Starn frowned, “It may be too late to declare it a secret and restrict it to some kind of black lab. A whole lot of people already know about it and I’ll guarantee there’ll be an uproar if we shut down medical stazing. It’s saving a lot of lives.”
Jain nodded, “We agree on that. Besides, they abandoned their patent application so the Invention Secrecy Act doesn’t apply.” He hesitated a moment, then said, “We were thinking of nationalization.”
Starn’s eyes widened. “Nationalization
! That’s normally done by governments that’re trying to prop up their economies.”

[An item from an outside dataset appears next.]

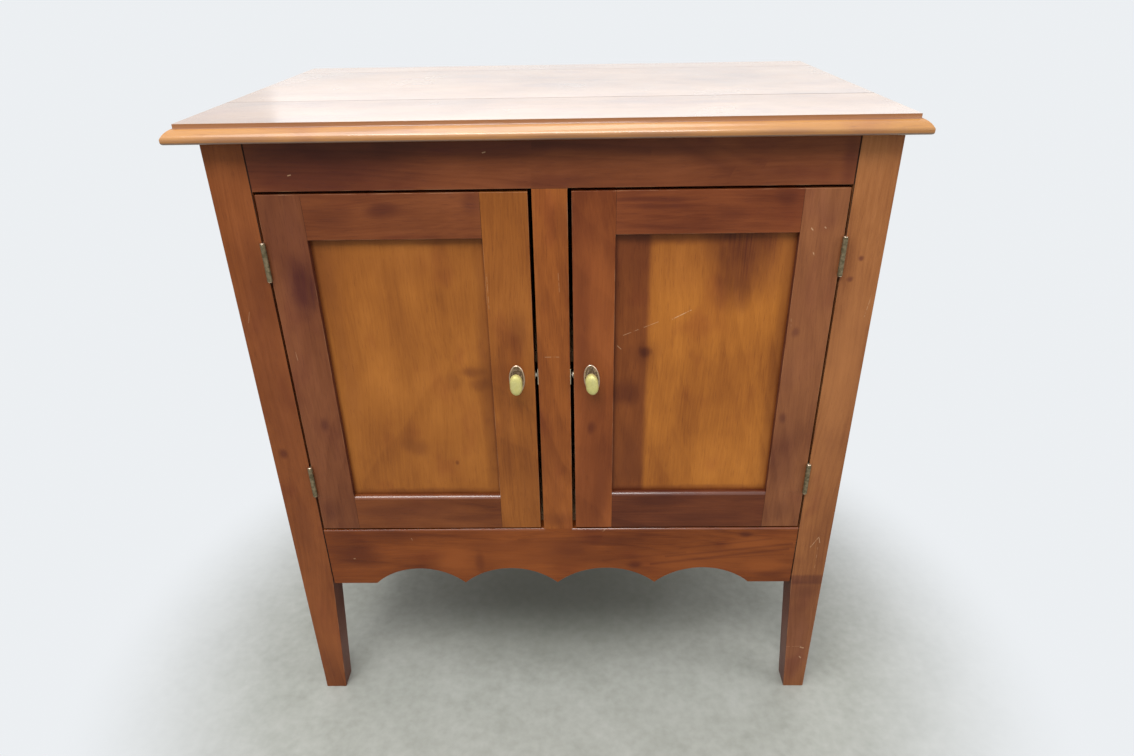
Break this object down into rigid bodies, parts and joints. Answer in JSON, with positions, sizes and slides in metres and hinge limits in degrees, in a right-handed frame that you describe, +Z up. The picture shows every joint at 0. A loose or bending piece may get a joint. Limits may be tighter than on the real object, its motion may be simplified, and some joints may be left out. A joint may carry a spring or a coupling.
{
  "type": "dry sink cabinet",
  "caption": "Small wooden cupboard on tapered legs with a moulded top, panelled doors at a centre stile, a scalloped apron and a shelf.",
  "frame": {"origin": "on the floor under the middle of the case, halfway between the top's front and back edges", "axes": "+X to the right seen from the front, +Y from the doors to the back, +Z up"},
  "size_m": [0.811, 0.51, 0.876],
  "materials": {
    "leg_wood": "orange-brown stained cherry under gloss lacquer",
    "frame_wood": "red-brown stained cherry under gloss lacquer",
    "panel_wood": "amber stained cherry with dark mineral blotches, satin lacquer",
    "top_wood": "stained cherry boards under high gloss lacquer",
    "inner_wood": "plain unstained secondary wood",
    "hinge_brass": "aged brass with greenish tarnish",
    "plate_brass": "antique brass with a bright worn rim",
    "knob_brass": "polished pale brass",
    "steel": "bright steel"
  },
  "bodies": {
    "cabinet": {"top_board_front": "top_wood", "top_board_middle": "top_wood", "top_board_back": "top_wood", "leg_front_left": "leg_wood", "leg_front_right": "leg_wood", "leg_back_left": "leg_wood", "leg_back_right": "leg_wood", "front_rail": "frame_wood", "scalloped_apron": "frame_wood", "centre_stile": "frame_wood", "side_panel_left": "frame_wood", "side_panel_right": "frame_wood", "back_top_rail": "inner_wood", "back_bottom_rail": "inner_wood", "back_board_left": "inner_wood", "back_board_centre": "inner_wood", "back_board_right": "inner_wood", "bottom_board": "inner_wood", "bottom_cleats": "inner_wood", "shelf": "inner_wood", "shelf_cleats": "inner_wood", "top_cleats": "inner_wood", "cleat_screws": "steel", "frame_leaf_left_upper": "hinge_brass", "frame_leaf_left_lower": "hinge_brass", "frame_leaf_right_upper": "hinge_brass", "frame_leaf_right_lower": "hinge_brass", "hinge_pins": "hinge_brass", "frame_hinge_screws": "hinge_brass", "strike_screws": "hinge_brass", "strike_plate_left": "hinge_brass", "strike_plate_right": "hinge_brass"},
    "door_left": {"door_leaf_left_upper": "hinge_brass", "door_leaf_left_lower": "hinge_brass", "door_left_hinge_stile": "frame_wood", "door_left_lock_stile": "frame_wood", "door_left_top_rail": "frame_wood", "door_left_bottom_rail": "frame_wood", "door_left_panel": "panel_wood", "door_left_hinge_screws": "hinge_brass", "knob_plate_left": "plate_brass", "knob_left": "knob_brass", "knob_screw_left": "steel", "catch_barrel_left": "hinge_brass", "catch_spring_left": "steel"},
    "door_right": {"door_leaf_right_upper": "hinge_brass", "door_leaf_right_lower": "hinge_brass", "door_right_hinge_stile": "frame_wood", "door_right_lock_stile": "frame_wood", "door_right_top_rail": "frame_wood", "door_right_bottom_rail": "frame_wood", "door_right_panel": "panel_wood", "door_right_hinge_screws": "hinge_brass", "knob_plate_right": "plate_brass", "knob_right": "knob_brass", "knob_screw_right": "steel", "catch_barrel_right": "hinge_brass", "catch_spring_right": "steel"},
    "catch_ball_left": {"catch_ball_left": "steel"},
    "catch_ball_right": {"catch_ball_right": "steel"}
  },
  "joints": [
    {"name": "door_left_swing", "type": "hinge", "parent": "cabinet", "child": "door_left", "pos_m": [-0.3335, -0.2337, 0.559], "axis": [0, 0, -1], "range_deg": [0, 170]},
    {"name": "door_right_swing", "type": "hinge", "parent": "cabinet", "child": "door_right", "pos_m": [0.3335, -0.2337, 0.559], "axis": [0, 0, 1], "range_deg": [0, 170]},
    {"name": "catch_left_press", "type": "slide", "parent": "door_left", "child": "catch_ball_left", "axis": [-1, 0, 0], "range_m": [0, 0.002], "stiffness_N_per_m": 600, "springref_m": -0.003, "deforming": ["catch_spring_left"]},
    {"name": "catch_right_press", "type": "slide", "parent": "door_right", "child": "catch_ball_right", "axis": [1, 0, 0], "range_m": [0, 0.002], "stiffness_N_per_m": 600, "springref_m": -0.003, "deforming": ["catch_spring_right"]}
  ]
}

Halser said, “That’s been true in poor countries around the world. But here in America, it has a long history of being done for military reasons during wartime.”
“Oh,” Starn said thoughtfully, “I think you’re right. During World War II the country nationalized some industries to mobilize them for the war effort, didn’t it?”
“Not just some industries. A bunch of them.”
Starn’s brow knit, “But at present, we’re not really at war. Minor skirmishes, I’d call them.”
Jain said, “In terms of actual shooting, that’s true. But you could say that we’re always in a war to maintain our technological superiority. The advantage that keeps other countries from starting wars with us. If this Stade stuff gets away from us, we could suddenly find our tech’s no longer superior. If our adversaries get ahead, we could abruptly find ourselves with a military that’s distinctly second rate.”
“Ah,” Starn said, settling thoughtfully back into his chair. “You’re right. We wouldn’t want this to get away from us… But keeping it will take some serious maneuvering. I assume I can call on either of you gentlemen if I need access to military expertise?”
The admirals nodded. Jain said, “We could bring in experts from other branches of the service if needed. I, ah, was thinking of contacting some and forming an informal working group to consider the implications of Stade to our military as a whole.”
“Good idea,” Starn said, “but be sure they keep it confidential. Loose lips could sink this ship before it even launches.”
***
Arya arrived at work and couldn’t help glancing around for Kaem. Since he’d graduated, he’d almost always been at work before she was. Apparently, he was usually here before anyone else. But yesterday he hadn’t been in the building at all.
And she didn’t see him this morning.
Neither was Prakant. She scanned the room again to be sure she hadn’t missed him amongst all the people already there.